▶ WHAT TO WORK ON
Take the data below and copy exactly the lines starting at the one with "0.23, 0.20), 0.6)" and finishing at the one with "its imported solids.", both included.
※ ※ ※
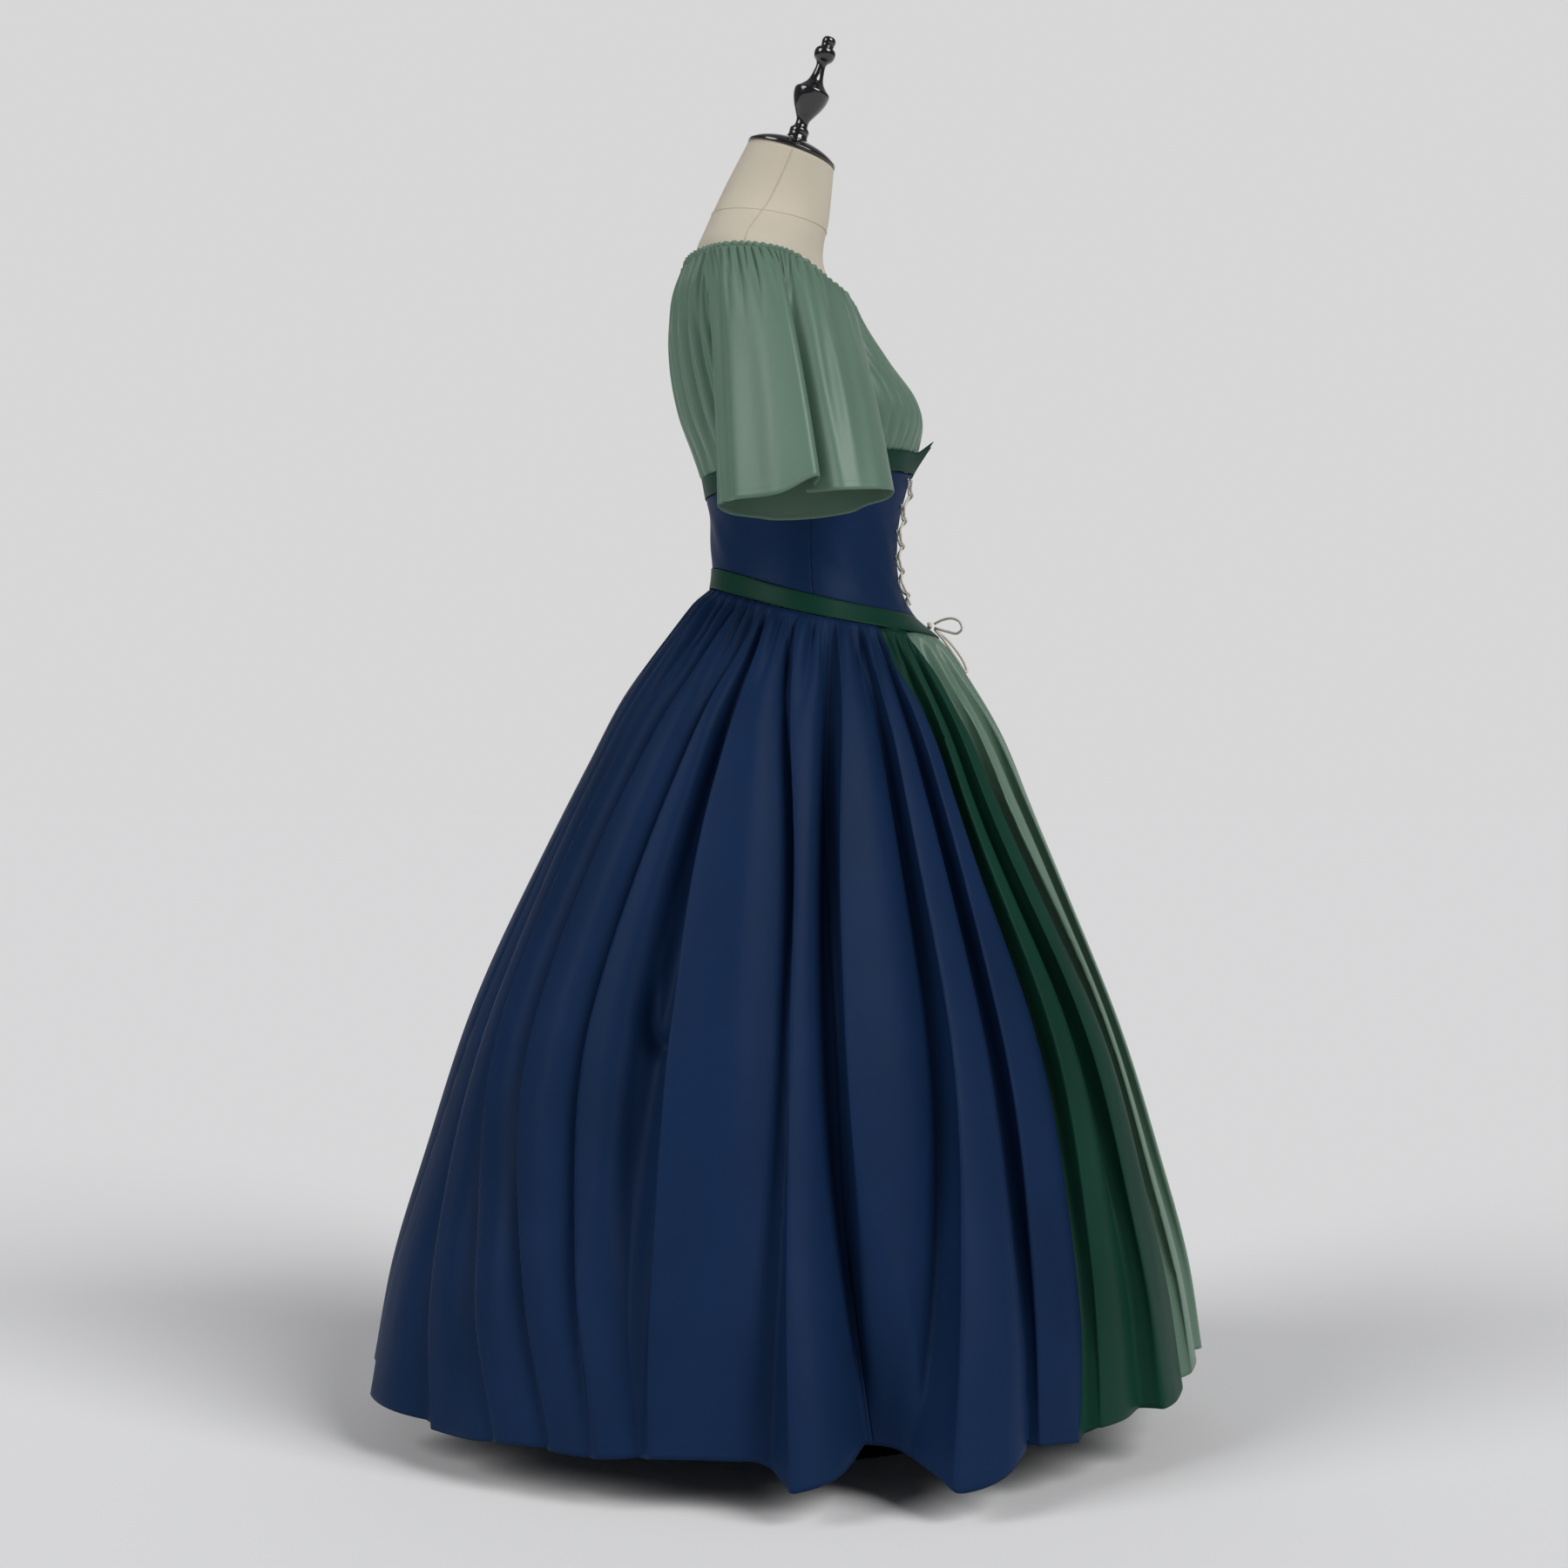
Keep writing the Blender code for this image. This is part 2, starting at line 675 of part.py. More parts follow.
def as_mesh(made):
    """Swap a curve object for a closed mesh object of the same name."""
    name = made.name
    home = made.users_collection[0]
    evaluated = made.evaluated_get(bpy.context.evaluated_depsgraph_get())
    mesh = bpy.data.meshes.new_from_object(evaluated)
    welded = bmesh.new()
    welded.from_mesh(mesh)
    bmesh.ops.remove_doubles(welded, verts=welded.verts, dist=0.00001)
    welded.to_mesh(mesh)
    welded.free()
    place = made.matrix_world.copy()
    bpy.data.objects.remove(made)
    solid = bpy.data.objects.new(name, mesh)
    solid.matrix_world = place
    home.objects.link(solid)
    return solid


# Sub-parts
def make_form(parts, linen, black):
    """Limbless dress form with its neck cap, finial, pole and base."""
    def torso(across, up):
        turn = across * 360
        row = (1 - up) * (len(FORM) - 1)
        spots = np.arange(len(FORM))
        back, back_height, front, front_height, half_width = (
            np.interp(row, spots, column(FORM, name)) for name in FormSection._fields)
        angle = np.radians(turn)
        x = -np.sin(angle) * half_width
        y = (back + front) / 2 + np.cos(angle) * (back - front) / 2
        z = (back_height + front_height) / 2 + np.cos(angle) * (back_height - front_height) / 2
        return np.column_stack((x, y, z))

    mesh = grid_mesh("form_torso", torso, 26, len(FORM) - 1, closed=True)
    add_object("form_torso", mesh, linen, parts)
    turned("form_neck_cap", NECK_CAP, 28, black, parts, NECK_TOP, NECK_TILT)
    turned("form_finial", FINIAL, 20, black, parts, NECK_TOP, NECK_TILT)
    turned("form_base", BASE, 40, black, parts)
    pole_bottom = BASE[0].height + SEAM_GAP
    pole_top = FORM_BOTTOM - SEAM_GAP
    pole = (
        Turned(0.0, pole_top),
        Turned(POLE_RADIUS, pole_top),
        Turned(POLE_RADIUS, pole_bottom),
        Turned(0.0, pole_bottom),
    )
    turned("form_pole", pole, 20, black, parts)


def make_blouse(parts, sage):
    """Blouse front and back and the gathered casing at its neckline."""
    def panel(start, end):
        def surface(across, up):
            return blouse(half_turns(start + (end - start) * across), up)
        return surface

    cloth("blouse_back", panel(-90, 90), 38, 5, sage, parts)
    cloth("blouse_front", panel(90.4, 269.6), 32, 5, sage, parts)

    def casing(across, up):
        turn = across * 360
        angle = np.radians(turn)
        around = up * 2 * math.pi
        out = np.cos(around) * NECK_CASING_HALF_WALL
        x = -np.sin(angle) * (NECK_HALF_WIDTH + out)
        y = (NECK_BACK + NECK_FRONT) / 2
        y = y + np.cos(angle) * ((NECK_BACK - NECK_FRONT) / 2 + out)
        z = neck_height(turn) + np.sin(around) * NECK_CASING_HALF_HEIGHT
        return np.column_stack((x, y, z))

    mesh = grid_mesh("neck_casing", casing, 44, 6, closed=True)
    add_object("neck_casing", mesh, sage, parts)


def make_sleeves(parts, sage):
    """Two short flared sleeves, open at the hem."""
    sleeves = (("sleeve_right", 1, 0.0), ("sleeve_left", -1, LEFT_SLEEVE_NUDGE))
    for name, side, nudge in sleeves:
        folds = [fold._replace(turn=fold.turn + nudge) for fold in SLEEVE_FOLDS]

        def surface(across, up, side=side, folds=folds):
            around = (across - 0.5) * 2
            turn = side * (180 * around - SLEEVE_BUNCHING * np.sin(math.pi * around))
            place = sleeve(turn, 1 - up, folds)
            place[:, 0] *= side
            return place

        cloth(name, surface, 30, 6, sage, parts, joined=True)


def make_bodice(parts, navy, green):
    """Corset, its two bands and the panel behind its lacing."""
    def between(start, end, low, high, lift):
        def surface(across, up):
            turn = start + (end - start) * across
            bottom = low(turn)
            height = bottom + (high(turn) - bottom) * up
            return body(turn, height, lift + corner_flare(turn, height))
        return surface

    def corset_low(turn):
        return waist_high(turn) + SEAM_GAP

    def corset_high(turn):
        return underbust_low(turn) - SEAM_GAP

    edge = CORSET_FRONT_EDGE
    seam = CORSET_SIDE_SEAM
    cloth("corset_back", between(-seam, seam, corset_low, corset_high, 0), 24, 5, navy, parts)
    right = between(seam + CORSET_SEAM_STEP, edge, corset_low, corset_high, 0)
    cloth("corset_front_right", right, 13, 6, navy, parts)
    left = between(-edge, -seam - CORSET_SEAM_STEP, corset_low, corset_high, 0)
    cloth("corset_front_left", left, 13, 6, navy, parts)
    bust_band = between(-edge, edge, underbust_low, underbust_high, BAND_LIFT)
    cloth("underbust_band", bust_band, 56, 1, green, parts)
    band = between(-179.8, 179.8, waist_low, waist_high, BAND_LIFT)
    cloth("waist_band", band, 64, 1, green, parts)

    def panel_low(turn):
        return waist_high(turn) + LACING_PANEL_GAP

    def panel_high(turn):
        return blouse_low(turn) - 2 * SEAM_GAP

    def lacing_panel(across, up):
        turn = half_turns(180 + LACING_PANEL_HALF_TURN * (2 * across - 1))
        low = panel_low(turn)
        return body(turn, low + (panel_high(turn) - low) * up, -PANEL_DEPTH)

    cloth("lacing_panel", lacing_panel, 8, 6, green, parts, wall=LACING_PANEL_WALL)


def lace_point(turn, height, lift=LACE_LIFT):
    """Point of the lacing just clear of the corset's face."""
    spot = np.array([turn])
    flare = float(corner_flare(spot, height)[0])
    return body(spot, np.array([height]), lift + flare)[0]


def lace_route(side):
    """Zigzag over the front opening from the top eyelet, one strand over the other."""
    eyelet = CORSET_FRONT_EDGE - EYELET_INSET
    points = [lace_point(side * eyelet, LACE_ROWS[0])]
    for index, (high, low) in enumerate(zip(LACE_ROWS, LACE_ROWS[1:])):
        here = side * (-1) ** index
        lift = LACE_OVER if here > 0 else LACE_UNDER
        fall = high - low
        points.append(lace_point(here * CORSET_FRONT_EDGE, high - 0.3 * fall))
        middle = body(np.array([180.0]), np.array([high - 0.5 * fall]), lift)[0]
        points.append(middle)
        points.append(lace_point(-here * CORSET_FRONT_EDGE, high - 0.7 * fall))
        points.append(lace_point(-here * eyelet, low))
    return points


def make_lacing(parts, tools, cream):
    """Criss-cross lacing as one solid, with a knot and two bow loops."""
    strands = []
    for side in (1, -1):
        holder = parts if side > 0 else tools
        name = "lacing" if side > 0 else "lacing_crossing"
        strand = cord(name, route(lace_route(side), 31), CORD_RADIUS, cream, holder)
        strands.append(as_mesh(strand))
    union = strands[0].modifiers.new("crossing", "BOOLEAN")
    union.operation = "UNION"
    union.solver = "EXACT"
    union.object = strands[1]
    strands[1].hide_render = True
    strands[1].display_type = "WIRE"
    knot = bmesh.new()
    bmesh.ops.create_icosphere(knot, subdivisions=2, radius=KNOT_RADIUS)
    mesh = bpy.data.meshes.new("bow_knot")
    knot.to_mesh(mesh)
    knot.free()
    add_object("bow_knot", mesh, cream, parts).location = KNOT
    for name, points in (("bow_loop_upper", UPPER_LOOP), ("bow_loop_lower", LOWER_LOOP)):
        cord(name, route(points, 15), CORD_RADIUS, cream, parts)


def seam_half_gap(fall):
    """Half of the gap between two skirt panels, in degrees."""
    radius = 0.13 + 0.27 * fall
    return np.degrees(SEAM_GAP / 2 / radius)


def tucked(turn, fall, away):
    """Points of a panel whose edge lies under its neighbour and rises out of it."""
    depth = INSET_DROP * (1 - ramp(away, 2 * INSET_TUCK, 9.0))
    return skirt_under(turn, fall, depth)


def make_skirt(parts, navy, green, sage):
    """Skirt panels from the centre back round to the sage front."""
    def panel(side, start, end, tuck):
        def surface(across, up):
            fall = 1 - up
            first = start(fall) + seam_half_gap(fall) - tuck
            last = end(fall) - seam_half_gap(fall)
            share = across if side > 0 else 1 - across
            turn = first + (last - first) * share
            if tuck:
                return tucked(side * turn, fall, turn - first)
            return skirt(side * turn, fall)
        return surface

    def centre_back(fall):
        return np.zeros_like(fall)

    def side_seam(fall):
        return seam_turn("side", fall)

    def navy_edge(fall):
        return seam_turn("navy", fall)

    def green_edge(fall):
        return seam_turn("green", fall)

    for side, hand in ((1, "right"), (-1, "left")):
        back = panel(side, centre_back, side_seam, 0.0)
        cloth("skirt_back_" + hand, back, 34, 10, navy, parts)
        edge = panel(side, side_seam, navy_edge, 0.0)
        cloth("skirt_side_" + hand, edge, 13, 10, navy, parts)
        inset = panel(side, navy_edge, green_edge, INSET_TUCK)
        cloth("skirt_inset_" + hand, inset, 9, 10, green, parts)

    def front(across, up):
        fall = 1 - up
        edge = green_edge(fall) + seam_half_gap(fall) - INSET_TUCK
        turn = edge + (360 - 2 * edge) * across
        side = np.minimum(turn, 360 - turn)
        return tucked(half_turns(turn), fall, side - edge)

    cloth("skirt_front", front, 18, 10, sage, parts)


def main():
    """Clear the scene and build the gown on its form."""
    for old in list(bpy.data.objects):
        bpy.data.objects.remove(old)
    parts = collection("medieval_gown")
    tools = collection("cutters")
    linen = material("linen", (0.78, 0.74, 0.66), 0.9)
    black = material("black_lacquer", (0.05, 0.05, 0.055), 0.25)
    navy = material("navy_cloth", (0.12, 0.18, 0.31), 0.6)
    green = material("dark_green_cloth", (0.12, 0.23, 0.20), 0.6)
    sage = material("sage_cloth", (0.45, 0.56, 0.49), 0.6)
    cream = material("cream_cord", (0.82, 0.80, 0.73), 0.85)
    make_form(parts, linen, black)
    make_blouse(parts, sage)
    make_sleeves(parts, sage)
    make_bodice(parts, navy, green)
    make_lacing(parts, tools, cream)
    make_skirt(parts, navy, green, sage)


main()
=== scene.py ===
"""Looks of a medieval gown on a limbless dress form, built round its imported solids.

The gown faces -Y and the wearer's right side is -X. A turn round the gown is in degrees:
0 at the centre back, 90 at the wearer's right, 180 at the centre front, -90 at the left.
A fall down the skirt or a sleeve is 0 at its seam and 1 at its hem.
"""

import logging
import math
from contextlib import contextmanager
from dataclasses import dataclass, field, replace
from enum import Enum
from typing import Any, Callable, Iterable, Iterator, Optional, Sequence

import bmesh
import bpy
import numpy as np
from mathutils import Matrix, Vector


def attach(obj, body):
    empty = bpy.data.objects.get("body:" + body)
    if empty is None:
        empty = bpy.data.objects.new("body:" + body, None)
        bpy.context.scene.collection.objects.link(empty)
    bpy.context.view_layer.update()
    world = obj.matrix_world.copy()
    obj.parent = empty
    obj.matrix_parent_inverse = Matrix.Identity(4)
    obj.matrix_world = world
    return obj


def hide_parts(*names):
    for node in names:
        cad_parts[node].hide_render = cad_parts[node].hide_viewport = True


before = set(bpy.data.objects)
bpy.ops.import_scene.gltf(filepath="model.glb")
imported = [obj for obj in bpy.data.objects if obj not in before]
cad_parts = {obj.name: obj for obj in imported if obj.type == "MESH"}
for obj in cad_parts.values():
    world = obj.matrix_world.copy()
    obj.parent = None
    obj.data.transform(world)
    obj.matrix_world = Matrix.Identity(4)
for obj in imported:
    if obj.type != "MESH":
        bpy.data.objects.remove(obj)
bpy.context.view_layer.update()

LOG = logging.getLogger("medieval_gown")
ROOT = "root"
MM = 0.001
SEAM_GAP = 0.5 * MM
WELD = 0.01 * MM
# A wave texture at scale 1 repeats every 0.314 of its coordinate
WAVE_PERIOD = 0.314
Surface = Callable[[np.ndarray, np.ndarray], np.ndarray]
Socket = bpy.types.NodeSocket


# Shaping curves
def through(knots: Sequence[float], values: Sequence[float], at: Any) -> np.ndarray:
    """Smooth curve through values at rising knots, level beyond the ends.

    Args:
        knots: Rising places of the values.
        values: Values that the curve passes through.
        at: Places to read the curve at.

    Returns:
        The curve's values there.
    """
    spots = np.asarray(knots, dtype=float)
    heights = np.asarray(values, dtype=float)
    at = np.clip(at, spots[0], spots[-1])
    slopes = np.gradient(heights, spots)
    index = np.clip(np.searchsorted(spots, at, side="right") - 1, 0, len(spots) - 2)
    span = spots[index + 1] - spots[index]
    s = (at - spots[index]) / span
    start = heights[index] * (1 + 2 * s) * (1 - s) ** 2
    end = heights[index + 1] * s * s * (3 - 2 * s)
    leave = slopes[index] * span * s * (1 - s) ** 2
    reach = slopes[index + 1] * span * s * s * (s - 1)
    return start + end + leave + reach


def ramp(value: Any, low: float, high: float) -> np.ndarray:
    """0 below low, 1 above high and a soft rise between them."""
    s = np.clip((value - low) / (high - low), 0.0, 1.0)
    return s * s * (3 - 2 * s)


def hollow(away: np.ndarray) -> np.ndarray:
    """Soft hollow of depth 1 at 0 that ends at 1 on both sides."""
    return np.clip(1 - away * away, 0.0, 1.0) ** 2


def half_turns(turn: np.ndarray) -> np.ndarray:
    """The same turns, kept between -180 and 180."""
    return np.where(turn > 180, turn - 360, turn)


def route(points: Sequence[Sequence[float]], count: int) -> np.ndarray:
    """Evenly spread points on the smooth curve through a route's own points."""
    places = np.array(points)
    steps = np.linalg.norm(np.diff(places, axis=0), axis=1)
    knots = np.concatenate(([0.0], np.cumsum(steps)))
    at = np.linspace(0.0, knots[-1], count)
    return np.column_stack([through(knots, places[:, axis], at) for axis in range(3)])


def read_table(rows: Sequence[Any], key: str, value: str, at: Any) -> np.ndarray:
    """Smooth curve through one column of a table against its rising key column."""
    return through([getattr(row, key) for row in rows], [getattr(row, value) for row in rows], at)


@dataclass(frozen=True)
class Gathers:
    """Round gathers with sharp hollows, uneven in spacing and depth.

    The spacing is in degrees and the depth in metres. The drift, in degrees, shifts where they
    bunch. A higher roundness narrows the crests, and the middle is the height that counts as 0.
    """

    spacing: float
    depth: float
    drift: float
    roundness: float = 0.65
    middle: float = 0.75

    def at(self, turn: np.ndarray) -> np.ndarray:
        """How far the cloth stands out at some turns, in metres."""
        phase = turn / self.spacing + 0.22 * np.sin(np.radians(turn * 5.3 + self.drift))
        uneven = 0.75 + 0.25 * np.sin(np.radians(turn * 3.1 + 2 * self.drift))
        crest = np.abs(np.cos(math.pi * phase)) ** self.roundness
        return self.depth * uneven * (crest - self.middle)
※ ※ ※
▶ ANSWER TO THE PROBLEM
    green = material("dark_green_cloth", (0.12, 0.23, 0.20), 0.6)
    sage = material("sage_cloth", (0.45, 0.56, 0.49), 0.6)
    cream = material("cream_cord", (0.82, 0.80, 0.73), 0.85)
    make_form(parts, linen, black)
    make_blouse(parts, sage)
    make_sleeves(parts, sage)
    make_bodice(parts, navy, green)
    make_lacing(parts, tools, cream)
    make_skirt(parts, navy, green, sage)


main()
=== scene.py ===
"""Looks of a medieval gown on a limbless dress form, built round its imported solids.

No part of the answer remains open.